◆ Exercise aim ◆
Write out the whole listing exactly as it stands.

_ _ _ _

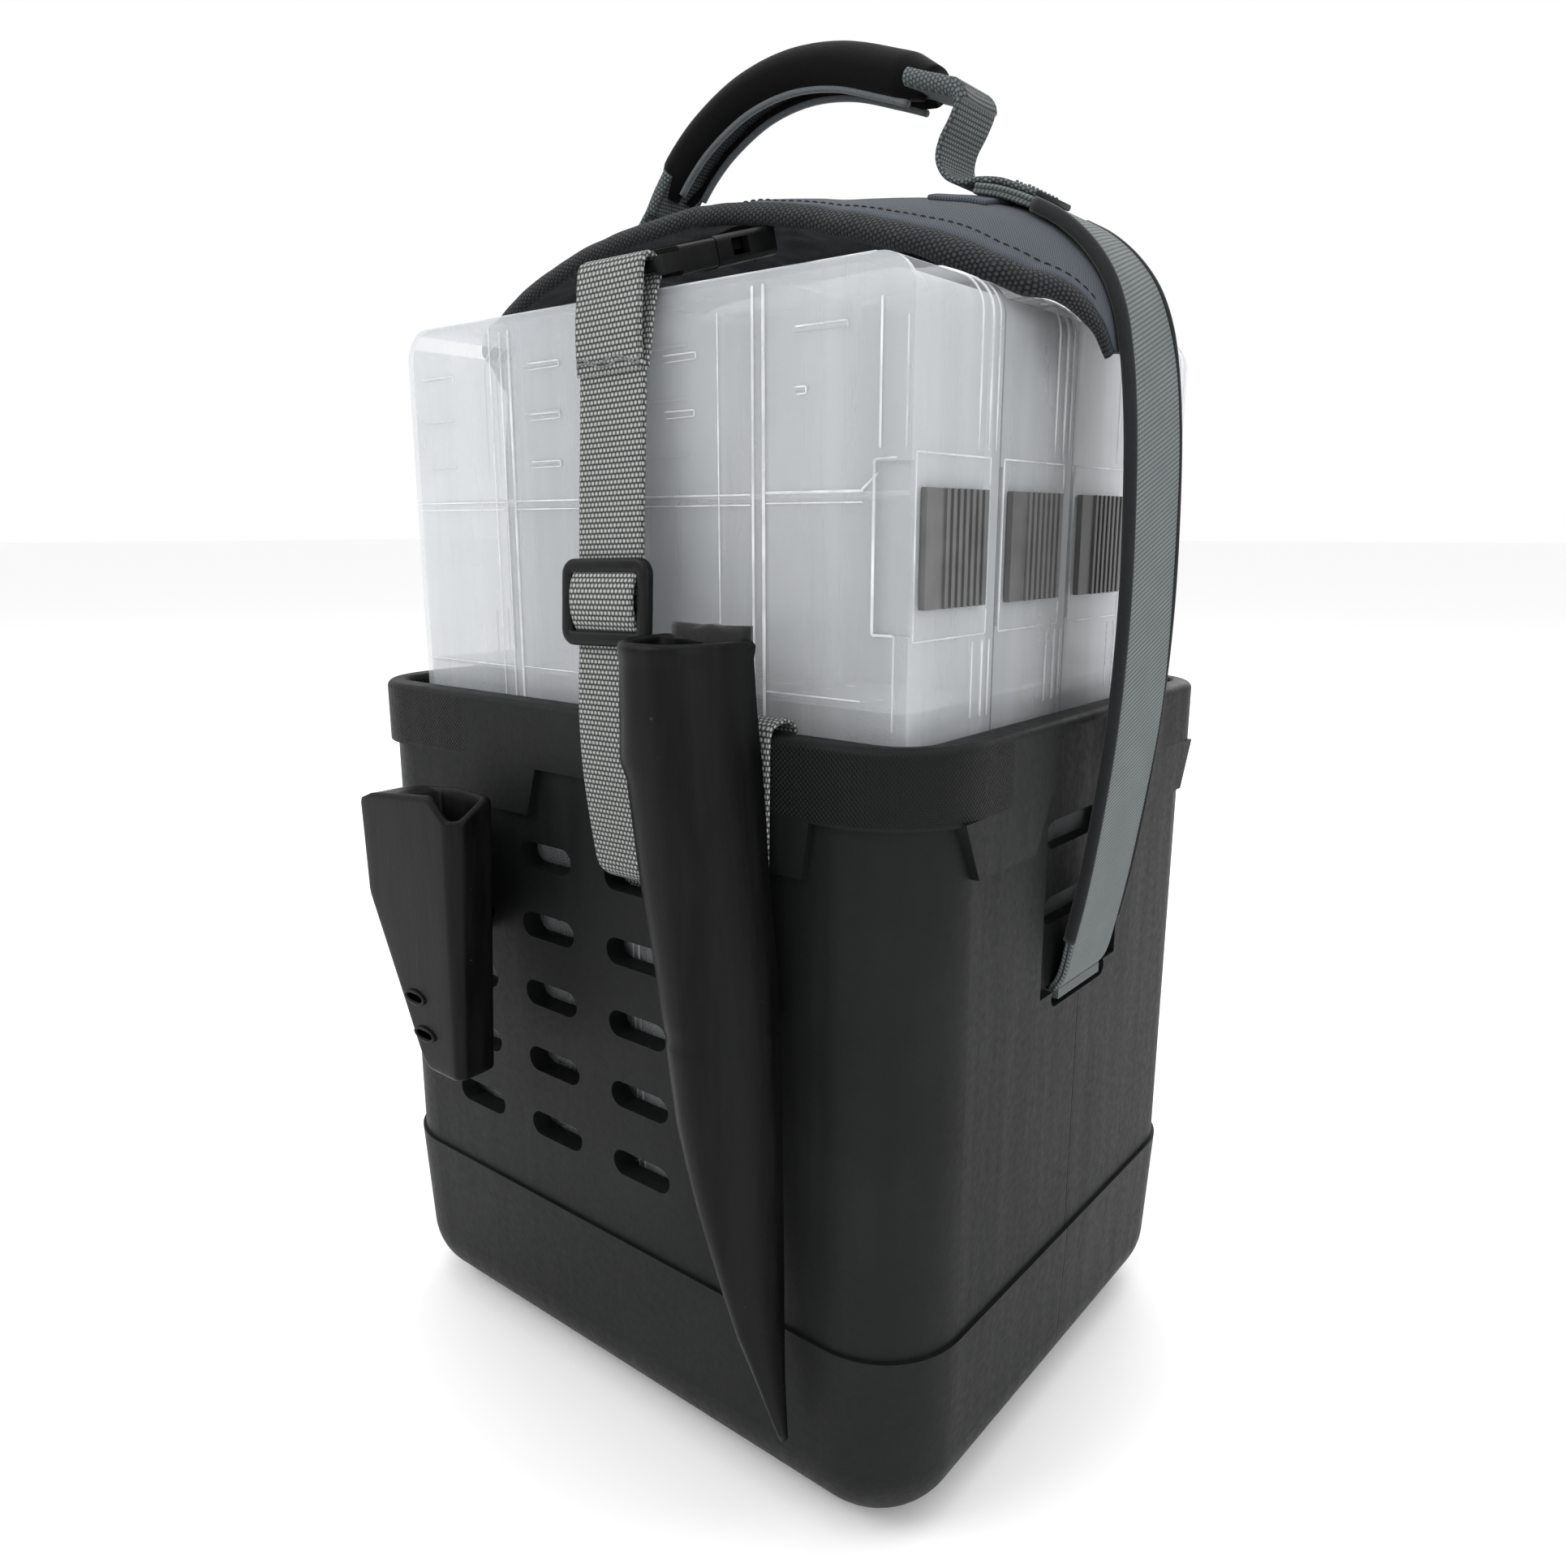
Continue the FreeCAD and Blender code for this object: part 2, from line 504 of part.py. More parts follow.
barc = buckle_at(bar_u, bar_w)
ring = [(barc[0] + 4.4 * math.cos(k * math.pi / 6), barc[1] + 4.4 * math.sin(k * math.pi / 6)) for k in range(12)]
hole = [(barc[0] + 2.4 * math.cos(k * math.pi / 6), barc[1] + 2.4 * math.sin(k * math.pi / 6)) for k in range(12)]
loop = prism("YZ", ring, xc(414) - half, xc(414) + half).cut(prism("YZ", hole, xc(414) - half - 1, xc(414) + half + 1))
feature("front_strap", solid_of(strap.fuse([tail, loop]).removeSplitter().cut(shell_solid)))

buckle_place = FreeCAD.Placement(V(16.0, O[0], O[1]), FreeCAD.Rotation(V(1, 0, 0), D["buckle_tilt"]))
bw, bt = D["buckle_wide"] / 2, D["buckle_thick"]
male = box(-bw, -22.5, 0.5, bw, -5.0, bt - 0.5)
male = male.fuse([box(-bw, bar_u - 2, 1.8, -bw + 3.6, -22.0, 7.4), box(bw - 3.6, bar_u - 2, 1.8, bw, -22.0, 7.4),
                  Part.makeCylinder(1.9, 2 * bw - 1, V(-bw + 0.5, bar_u, bar_w), V(1, 0, 0)),
                  box(-16.3, -6.0, 4.2, -11.8, 12.5, 7.2), box(11.8, -6.0, 4.2, 16.3, 12.5, 7.2), box(-2.5, -6.0, 4.2, 2.5, 13.0, 7.2)])
male = male.removeSplitter()
male = male.makeFillet(1.2, [e for e in male.Edges if e.Length > 15 and abs(e.CenterOfMass.y + 13.7) < 0.6 and abs(e.CenterOfMass.x) > 19])
feature("buckle_male", solid_of(male), buckle_place)
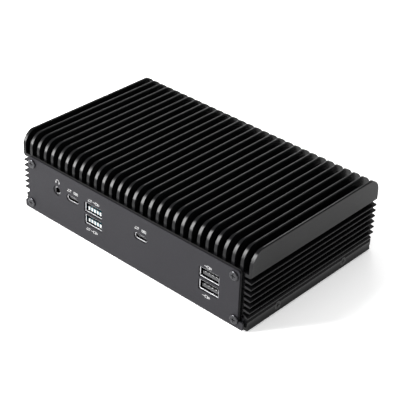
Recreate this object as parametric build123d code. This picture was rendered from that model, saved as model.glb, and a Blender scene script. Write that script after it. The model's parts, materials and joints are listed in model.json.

_ _ _ _

◆ Output of the exercise ◆
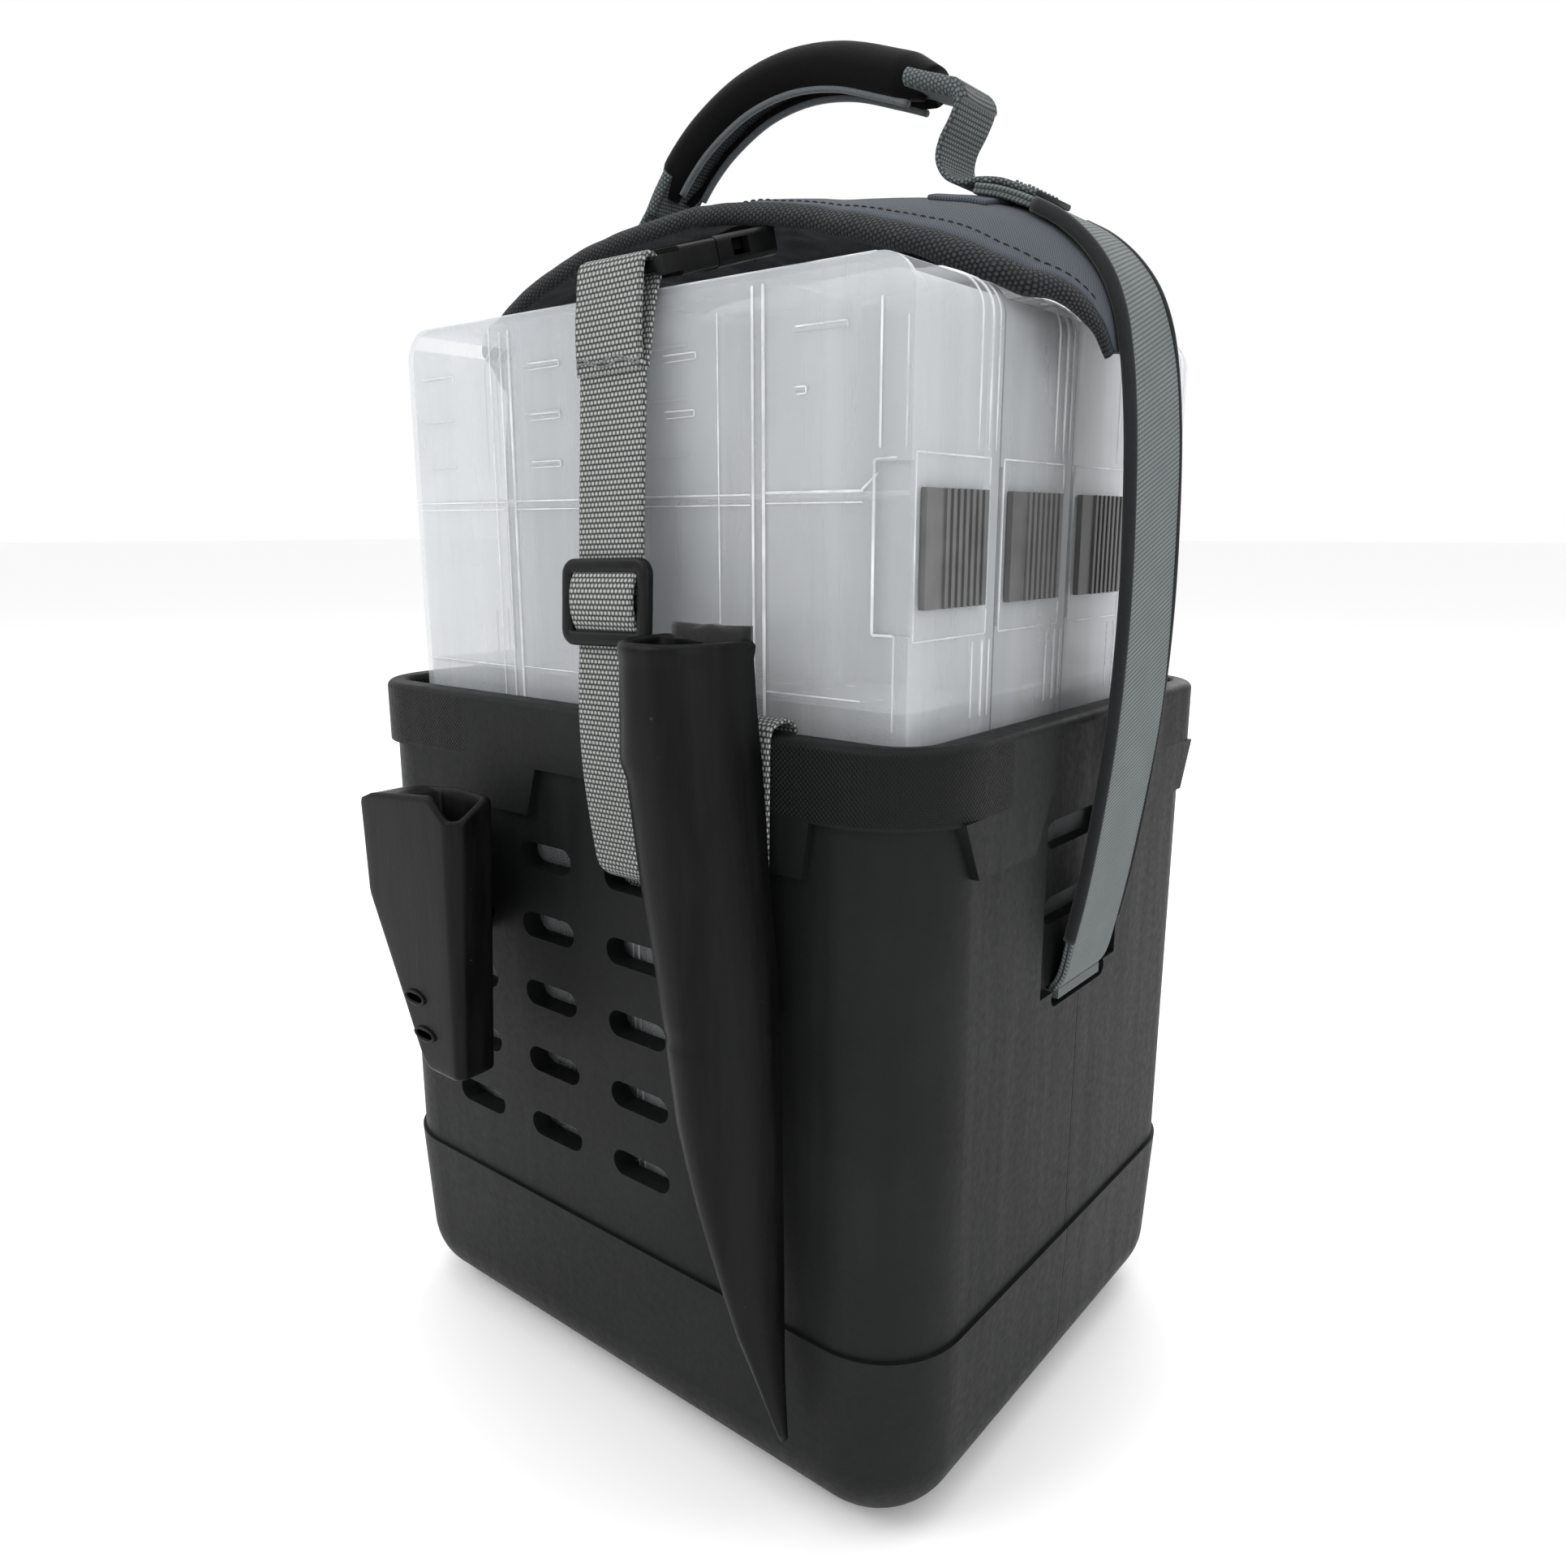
Continue the FreeCAD and Blender code for this object: part 2, from line 504 of part.py. More parts follow.
barc = buckle_at(bar_u, bar_w)
ring = [(barc[0] + 4.4 * math.cos(k * math.pi / 6), barc[1] + 4.4 * math.sin(k * math.pi / 6)) for k in range(12)]
hole = [(barc[0] + 2.4 * math.cos(k * math.pi / 6), barc[1] + 2.4 * math.sin(k * math.pi / 6)) for k in range(12)]
loop = prism("YZ", ring, xc(414) - half, xc(414) + half).cut(prism("YZ", hole, xc(414) - half - 1, xc(414) + half + 1))
feature("front_strap", solid_of(strap.fuse([tail, loop]).removeSplitter().cut(shell_solid)))

buckle_place = FreeCAD.Placement(V(16.0, O[0], O[1]), FreeCAD.Rotation(V(1, 0, 0), D["buckle_tilt"]))
bw, bt = D["buckle_wide"] / 2, D["buckle_thick"]
male = box(-bw, -22.5, 0.5, bw, -5.0, bt - 0.5)
male = male.fuse([box(-bw, bar_u - 2, 1.8, -bw + 3.6, -22.0, 7.4), box(bw - 3.6, bar_u - 2, 1.8, bw, -22.0, 7.4),
                  Part.makeCylinder(1.9, 2 * bw - 1, V(-bw + 0.5, bar_u, bar_w), V(1, 0, 0)),
                  box(-16.3, -6.0, 4.2, -11.8, 12.5, 7.2), box(11.8, -6.0, 4.2, 16.3, 12.5, 7.2), box(-2.5, -6.0, 4.2, 2.5, 13.0, 7.2)])
male = male.removeSplitter()
male = male.makeFillet(1.2, [e for e in male.Edges if e.Length > 15 and abs(e.CenterOfMass.y + 13.7) < 0.6 and abs(e.CenterOfMass.x) > 19])
feature("buckle_male", solid_of(male), buckle_place)
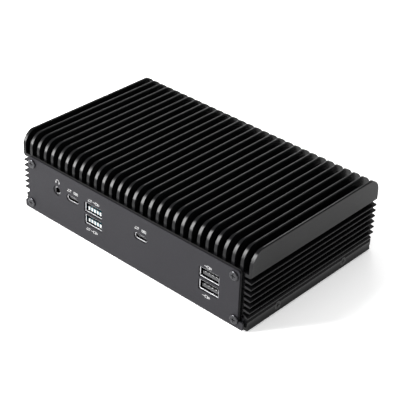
Recreate this object as parametric build123d code. This picture was rendered from that model, saved as model.glb, and a Blender scene script. Write that script after it. The model's parts, materials and joints are listed in model.json.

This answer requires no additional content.